Reproduce, exactly and in full, only the lines below from the one containing "Write part 2" through the one containing "return quads.reshape(-1, 4)".

_Dataset records_
•••

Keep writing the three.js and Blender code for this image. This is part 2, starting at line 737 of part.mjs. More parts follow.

•••

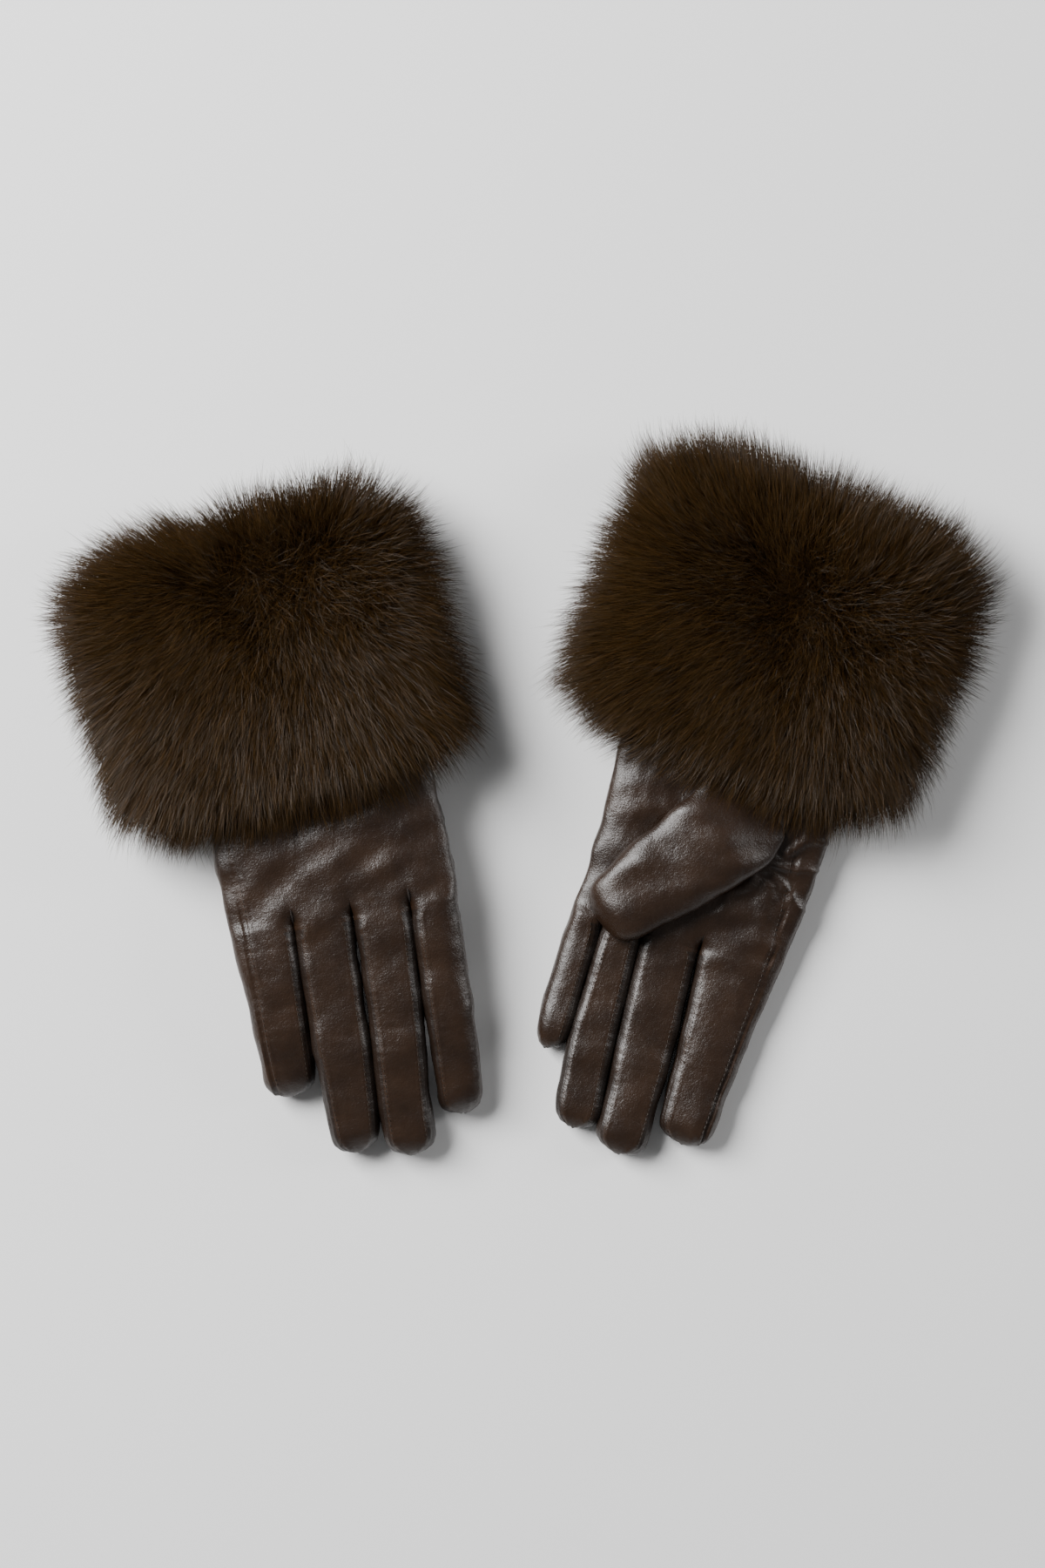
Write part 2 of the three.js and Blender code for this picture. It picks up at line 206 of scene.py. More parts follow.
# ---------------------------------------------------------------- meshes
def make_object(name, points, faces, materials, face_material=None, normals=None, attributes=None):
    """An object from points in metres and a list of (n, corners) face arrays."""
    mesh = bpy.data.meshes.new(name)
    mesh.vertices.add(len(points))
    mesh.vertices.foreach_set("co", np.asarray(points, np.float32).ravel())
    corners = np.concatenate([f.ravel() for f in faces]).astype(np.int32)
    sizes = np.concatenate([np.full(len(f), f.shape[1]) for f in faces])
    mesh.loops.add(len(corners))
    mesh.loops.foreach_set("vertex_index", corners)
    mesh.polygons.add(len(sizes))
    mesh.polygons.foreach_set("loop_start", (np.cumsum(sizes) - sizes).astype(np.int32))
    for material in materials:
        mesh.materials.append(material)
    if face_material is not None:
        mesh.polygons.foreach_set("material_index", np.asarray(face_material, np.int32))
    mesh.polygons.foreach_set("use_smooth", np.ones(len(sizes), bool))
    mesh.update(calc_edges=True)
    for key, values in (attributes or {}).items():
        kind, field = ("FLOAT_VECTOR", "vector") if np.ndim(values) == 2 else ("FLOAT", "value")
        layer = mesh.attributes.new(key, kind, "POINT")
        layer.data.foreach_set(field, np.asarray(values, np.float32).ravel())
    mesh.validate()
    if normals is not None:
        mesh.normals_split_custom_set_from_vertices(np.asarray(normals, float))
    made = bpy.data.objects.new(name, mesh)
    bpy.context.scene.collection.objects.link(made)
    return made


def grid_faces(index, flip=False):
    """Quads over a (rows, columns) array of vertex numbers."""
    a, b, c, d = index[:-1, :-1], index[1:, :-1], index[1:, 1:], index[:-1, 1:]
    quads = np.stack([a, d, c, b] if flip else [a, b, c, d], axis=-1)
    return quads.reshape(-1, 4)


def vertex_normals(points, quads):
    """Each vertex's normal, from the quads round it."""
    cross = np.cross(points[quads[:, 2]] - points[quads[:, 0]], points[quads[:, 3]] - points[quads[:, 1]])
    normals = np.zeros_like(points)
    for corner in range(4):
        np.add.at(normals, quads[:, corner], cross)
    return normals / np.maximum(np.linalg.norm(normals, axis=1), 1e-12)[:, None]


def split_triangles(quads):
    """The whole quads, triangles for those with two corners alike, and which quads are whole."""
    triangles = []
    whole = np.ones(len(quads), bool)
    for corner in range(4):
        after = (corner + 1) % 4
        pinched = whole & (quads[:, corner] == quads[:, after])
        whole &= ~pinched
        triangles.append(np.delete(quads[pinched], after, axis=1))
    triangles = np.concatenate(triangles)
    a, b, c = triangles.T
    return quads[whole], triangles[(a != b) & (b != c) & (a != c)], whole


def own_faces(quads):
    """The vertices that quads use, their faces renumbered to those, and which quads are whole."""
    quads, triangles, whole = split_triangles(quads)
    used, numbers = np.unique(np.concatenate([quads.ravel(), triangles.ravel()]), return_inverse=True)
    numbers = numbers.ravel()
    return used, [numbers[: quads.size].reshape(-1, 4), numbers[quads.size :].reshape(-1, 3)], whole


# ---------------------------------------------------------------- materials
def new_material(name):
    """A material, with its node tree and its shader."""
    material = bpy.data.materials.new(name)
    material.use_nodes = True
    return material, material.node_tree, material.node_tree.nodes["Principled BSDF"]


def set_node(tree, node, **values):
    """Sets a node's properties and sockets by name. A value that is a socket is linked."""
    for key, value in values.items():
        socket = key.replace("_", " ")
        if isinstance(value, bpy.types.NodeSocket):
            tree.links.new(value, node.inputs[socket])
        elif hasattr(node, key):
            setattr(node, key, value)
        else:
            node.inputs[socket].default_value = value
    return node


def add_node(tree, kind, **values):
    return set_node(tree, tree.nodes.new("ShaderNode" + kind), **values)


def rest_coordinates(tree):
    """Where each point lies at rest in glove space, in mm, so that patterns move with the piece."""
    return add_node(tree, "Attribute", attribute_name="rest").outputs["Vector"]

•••

_Exercise answer_
Write part 2 of the three.js and Blender code for this picture. It picks up at line 206 of scene.py. More parts follow.
# ---------------------------------------------------------------- meshes
def make_object(name, points, faces, materials, face_material=None, normals=None, attributes=None):
    """An object from points in metres and a list of (n, corners) face arrays."""
    mesh = bpy.data.meshes.new(name)
    mesh.vertices.add(len(points))
    mesh.vertices.foreach_set("co", np.asarray(points, np.float32).ravel())
    corners = np.concatenate([f.ravel() for f in faces]).astype(np.int32)
    sizes = np.concatenate([np.full(len(f), f.shape[1]) for f in faces])
    mesh.loops.add(len(corners))
    mesh.loops.foreach_set("vertex_index", corners)
    mesh.polygons.add(len(sizes))
    mesh.polygons.foreach_set("loop_start", (np.cumsum(sizes) - sizes).astype(np.int32))
    for material in materials:
        mesh.materials.append(material)
    if face_material is not None:
        mesh.polygons.foreach_set("material_index", np.asarray(face_material, np.int32))
    mesh.polygons.foreach_set("use_smooth", np.ones(len(sizes), bool))
    mesh.update(calc_edges=True)
    for key, values in (attributes or {}).items():
        kind, field = ("FLOAT_VECTOR", "vector") if np.ndim(values) == 2 else ("FLOAT", "value")
        layer = mesh.attributes.new(key, kind, "POINT")
        layer.data.foreach_set(field, np.asarray(values, np.float32).ravel())
    mesh.validate()
    if normals is not None:
        mesh.normals_split_custom_set_from_vertices(np.asarray(normals, float))
    made = bpy.data.objects.new(name, mesh)
    bpy.context.scene.collection.objects.link(made)
    return made


def grid_faces(index, flip=False):
    """Quads over a (rows, columns) array of vertex numbers."""
    a, b, c, d = index[:-1, :-1], index[1:, :-1], index[1:, 1:], index[:-1, 1:]
    quads = np.stack([a, d, c, b] if flip else [a, b, c, d], axis=-1)
    return quads.reshape(-1, 4)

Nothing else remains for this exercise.